As Wade’s son Theron (George Hamilton, exuding Anthony Perkins-like sensitivity) leaves the side of his smothering mother to learn the craft of the father, he comes into a confounding legacy that stalls his coming of age. Sexuality becomes his stumbling block after he is informed that his father’s right-hand man Rafe (George Peppard) is actually Theron’s illegitimate half-brother. Ensuing calamities and revelations force changes in the brothers that go beyond simply swapping social roles à la Sam Shepard’s True West; both men are driven to the very end of masculinity’s leash. Peppard and Hamilton’s Method performances are perfectly calibrated to gauge the inner (psychosexual) consistency of each character as he outwardly changes—as well as fraternal symbiosis.
Minnelli’s auteur method builds a meticulous mise-en-scène around these complexities, visualizing the impact and implications of what one character in Home from the Hill calls “a human gesture.” If James Cameron hadn’t made the word “immersive” suspect, I’d be tempted to use it to describe how Minnelli shoots and lights interiors so that they seem to protrude directly from the subconscious. Wade’s man-cave, with its enormous mounted animal heads and bearskin rug, is surely a shrine to Man Over Nature, but we also see how each slain beast represents an embalmed Terror. The wilderness on Wade’s property where these beasts were killed is amoral terrain but not exactly no-man’s-land; it has sunny lakeside groves where lovers can canoodle, but with mortality always hovering in the background (sulphurous fumes emitted by quicksand).

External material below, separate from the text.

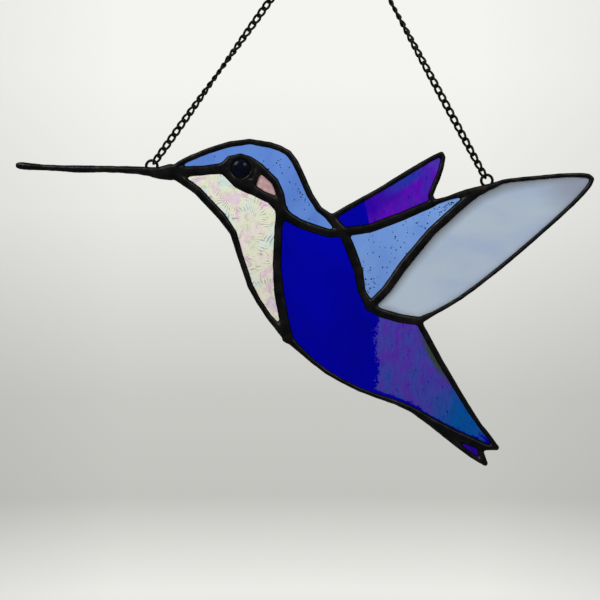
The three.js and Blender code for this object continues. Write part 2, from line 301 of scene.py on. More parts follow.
def makeSolder(material):
    lines = copyOf("solder_seams", "solder_lines")
    cut = -solder["cut"] * mm
    bpy.ops.object.mode_set(mode="EDIT")
    bpy.ops.mesh.select_all(action="SELECT")
    bpy.ops.mesh.bisect(plane_co=(0, cut, 0), plane_no=(0, 1, 0), clear_outer=True,
                        threshold=0.001 * mm)
    bpy.ops.mesh.select_mode(type="EDGE")
    bpy.ops.mesh.select_all(action="DESELECT")
    bpy.ops.mesh.select_non_manifold()
    drop = (solder["cut"] - solder["side"]) * mm
    bpy.ops.mesh.extrude_edges_move(TRANSFORM_OT_translate={"value": (0, drop, 0)})
    widen(bmesh.from_edit_mesh(lines.data), drop)
    bmesh.update_edit_mesh(lines.data)
    bpy.ops.mesh.extrude_edges_move(
        TRANSFORM_OT_translate={"value": (0, solder["side"] * mm, 0)})
    bpy.ops.object.mode_set(mode="OBJECT")
    modify(lines, "MIRROR", use_axis=(False, True, False), merge_threshold=0.01 * mm)

    # a round sleeve on the beak grows into the flatter bill root
    (startX, startZ, thin), (endX, endZ, thick) = solder["sleeve"]
    span = Vector((endX - startX, 0, endZ - startZ)) * mm
    bpy.ops.mesh.primitive_cone_add(
        vertices=32, radius1=thin * mm, radius2=thick * mm, depth=span.length,
        location=Vector((startX + endX, 0, startZ + endZ)) * mm / 2,
        rotation=span.to_track_quat("Z", "Y").to_euler())
    sleeve = named("sleeve")
    pick(lines, sleeve)
    bpy.ops.object.join()

    # swelling, closing and shrinking again leaves round beads with filled corners
    modify(lines, "REMESH", mode="VOXEL", voxel_size=solder["voxel"] * mm)
    modify(lines, "DISPLACE", strength=solder["flow"] * mm, mid_level=0)
    modify(lines, "REMESH", mode="VOXEL", voxel_size=solder["voxel"] * mm)
    modify(lines, "SMOOTH", factor=0.5, iterations=5)
    modify(lines, "DISPLACE", strength=-solder["shrink"] * mm, mid_level=0)
    modify(lines, "DISPLACE", strength=solder["lumps"] * mm,
           texture=cloudField("solderLumps", solder["lumpSize"]))
    modify(lines, "SMOOTH", factor=0.5, iterations=3)
    share = solder["triangles"] / (2 * len(lines.data.polygons))
    if share < 1:
        modify(lines, "DECIMATE", ratio=share)
    finishPiece(lines, material, "solder", "solder_seams")


solderMaterial = patinaSolder()
makeSolder(solderMaterial)

beak = {
    "voxel": 0.3,
    "lumps": 0.4,
    "fill": 0.25,  # how full the coat of solder is, as a share of its lumps
    "lumpSize": 5,
    "grain": 0.12,
    "grainSize": 1.6,
    "end": -99.9,  # x where the full rod ends, and how far it is drawn on into the sleeve
    "reach": 2.0,
    "settle": 0.12,  # how far the solder has run down on it before it set
}


def makeBeak(material):
    rod = copyOf("beak", "beak_rod")
    bpy.ops.object.mode_set(mode="EDIT")
    shape = bmesh.from_edit_mesh(rod.data)
    for point in shape.verts:
        point.select_set(point.co.x > beak["end"] * mm)
    shape.select_flush(True)
    bpy.ops.transform.translate(value=(beak["reach"] * mm, 0, 0))
    bpy.ops.object.mode_set(mode="OBJECT")
    modify(rod, "REMESH", mode="VOXEL", voxel_size=beak["voxel"] * mm)
    modify(rod, "SMOOTH", factor=0.5, iterations=14)
    modify(rod, "DISPLACE", strength=beak["lumps"] * mm, mid_level=-beak["fill"],
           texture=cloudField("beakLumps", beak["lumpSize"]))
    modify(rod, "DISPLACE", strength=beak["grain"] * mm,
           texture=cloudField("beakGrain", beak["grainSize"]))
    modify(rod, "DISPLACE", strength=-beak["settle"] * mm, mid_level=0, direction="Z")
    modify(rod, "SMOOTH", factor=0.5, iterations=2)
    finishPiece(rod, material, "solder", "beak")


makeBeak(solderMaterial)
print("stage: solder and beak ready")

rolledGlass = {
    "voxel": 0.5,
    "rimTilt": 0.5,  # a face whose normal has less y than this is on the rim
    "apart": (0.3, 0.1),  # metres that keep the waves of the two sides and of the panes unlike
}


def paneFrom(node, name, look):
    # A copy of a pane with fine faces. They rise and fall by a wave, as rolled glass does, and
    # each point knows how far it is from the pane's rim.
    pane = copyOf(node, name)
    voxel = look.get("voxel", rolledGlass["voxel"])
    modify(pane, "REMESH", mode="VOXEL", voxel_size=voxel * mm)
    mesh = pane.data
    rim = {v for face in mesh.polygons if abs(face.normal.y) < rolledGlass["rimTilt"]
           for v in face.vertices}
    tree = kdtree.KDTree(len(rim))
    for i in rim:
        tree.insert((mesh.vertices[i].co.x, 0, mesh.vertices[i].co.z), i)
    tree.balance()
    layer = mesh.attributes.new("rim", "FLOAT", "POINT")
    bySide, byPane = rolledGlass["apart"]
    for vertex in mesh.vertices:
        x, y, z = vertex.co
        layer.data[vertex.index].value = tree.find((x, 0, z))[2] / mm
        shift = bySide * math.copysign(1, y) + byPane * len(name)
        vertex.co.y += look["wave"] * mm * noise.noise(
            Vector((x, shift, z)) / (look["spread"] * mm))
    mesh.update()
    return pane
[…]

Home from the Hill’s epic narrative brings Death literally from background to foreground. Minnelli’s final shot should be up there with cinema’s most celebrated closers. Rafe’s halting walk away from a gravestone that fills half the frame symbolizes our fumbling progress from repression to recognition. A climactic moment of physical Method acting (Peppard’s uneven step) and auteurist genre revision (a variation on the hoary hero’s walk into the sunset), this final shot busts the sentimentality that has accrued to both of these mid-century movements. Christopher Nolan, take note.